Eine Frage der Reifen
Federung, wie auch immer diese aussieht, kann, muss aber nicht ans Adventure-Gravel. Fahrtechnisch versierte Puristen verlangen nach einfachen, wartungsfreien Systemen für ihre Ausflüge ins Gelände. Und dank modern gezeichneter Rahmen mit teils guter Eigendämpfung sowie massig Reifenfreiheit kommt auch dort der Komfort nicht zu kurz. Zwar können volu­minöse Reifen keine Federgabel ersetzten – breite, griffige Reifen wissen sich jedoch auch in anspruchsvollem Gelände zu bewegen und sorgen dank niedrigen möglichen Luftdrucks für überraschend viel Komfort. „Diejenigen, die eher moderat fahren und gerne auch Radwege und Straßen miteinbeziehen, kommen sicher auch mit der Dämpfung der Reifen klar“, fasst Häberle zusammen. 42 mm aufwärts dürfen es dabei schon sein.

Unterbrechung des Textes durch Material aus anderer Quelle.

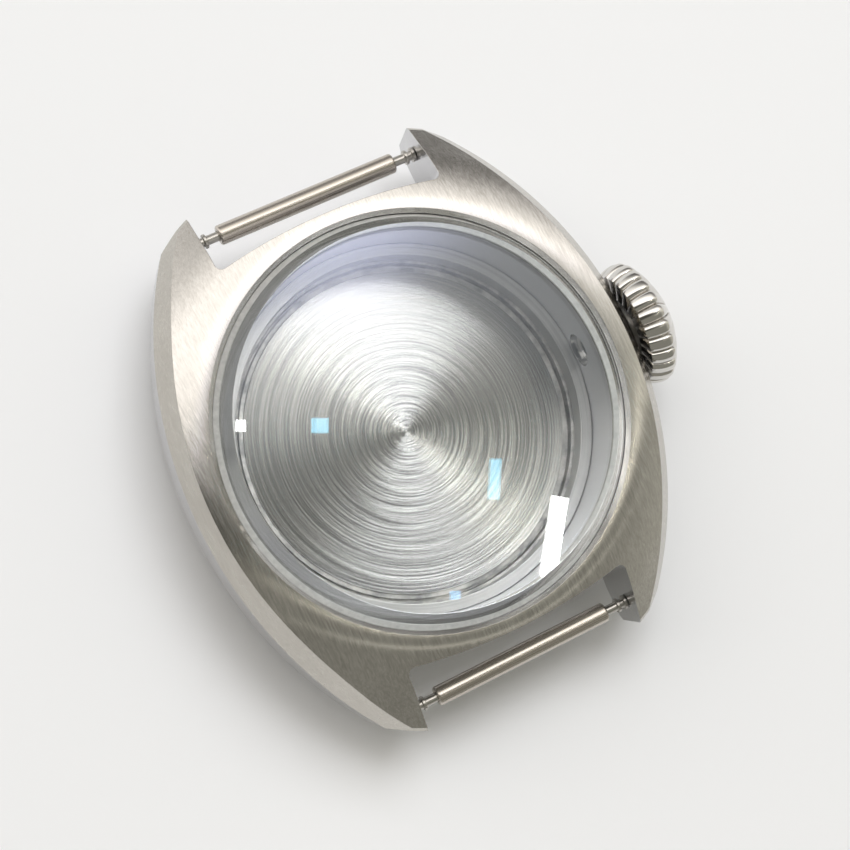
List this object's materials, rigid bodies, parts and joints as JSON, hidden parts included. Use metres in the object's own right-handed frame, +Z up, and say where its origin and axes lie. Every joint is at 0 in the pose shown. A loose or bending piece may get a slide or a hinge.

Der Reifen ist, wie Köhr erklärt, nun mal der einzige Kontaktpunkt des Bikes zum Boden – minderwertige oder zu stark respektive zu gering aufgepumpte Reifen machen sich daher ganz klar auch im Komfort bemerkbar.

Zunehmend bieten Bikes auch die Möglichkeit, neben 42 bis 50 mm breiten 700c-Reifen auch 650b- Laufräder mit teils noch breiteren Pneus zwischen die Achsaufnahmen zu klemmen. Dadurch rücken vereinzelt sogar echte MTB-Reifen in den Fokus – was die Geländefähigkeiten natürlich nochmals deutlich erweitert, dafür aber auch mit Abstrichen auf der Straße und in der Geschwindigkeit bezahlt werden möchte. Ein guter Kompromiss für Erkundungstouren ohne extremsten Geländeanspruch sind wohl 700c-Felgen mit um die 25 mm Innenweite und Reifen um die 45 mm. 45 mm sind auch für Häberle die Gravel-Grenze: „Alles darüber schreit für mich nach einem Hardtail“. Ob Tubeless (unser Tipp für maximale Pannensicherheit und minimalen Rollwiderstand), mit modernem TPU- oder herkömmlichem Butylschlauch, das bleibt Geschmackssache.

Taschen-Trend
Stark, so Häberle, ist auch das Thema Gepäck am Gravel nachgefragt. Wichtig ist, dass das Rad so ausgelegt ist, dass es auch beladen sicher steuerbar bleibt. Ein klassische Rahmenform und zusätzliche Anschraubpunkte an Rahmen und Gabel „helfen“ beim Tragen. Bewährt haben sich am Gravel  (je nach Tourenprofil und Länge) Taschen im Rahmendreieck, da sie den Schwerpunkt neutral halten, dazu Lenkertaschen und gegebenenfalls eine kleine Tasche vorne sowie eine etwas größere Satteltasche. Voll ausgestattet, kann man mit seinem Adventure-Gravel auch mal hinterm Horizont verschwinden.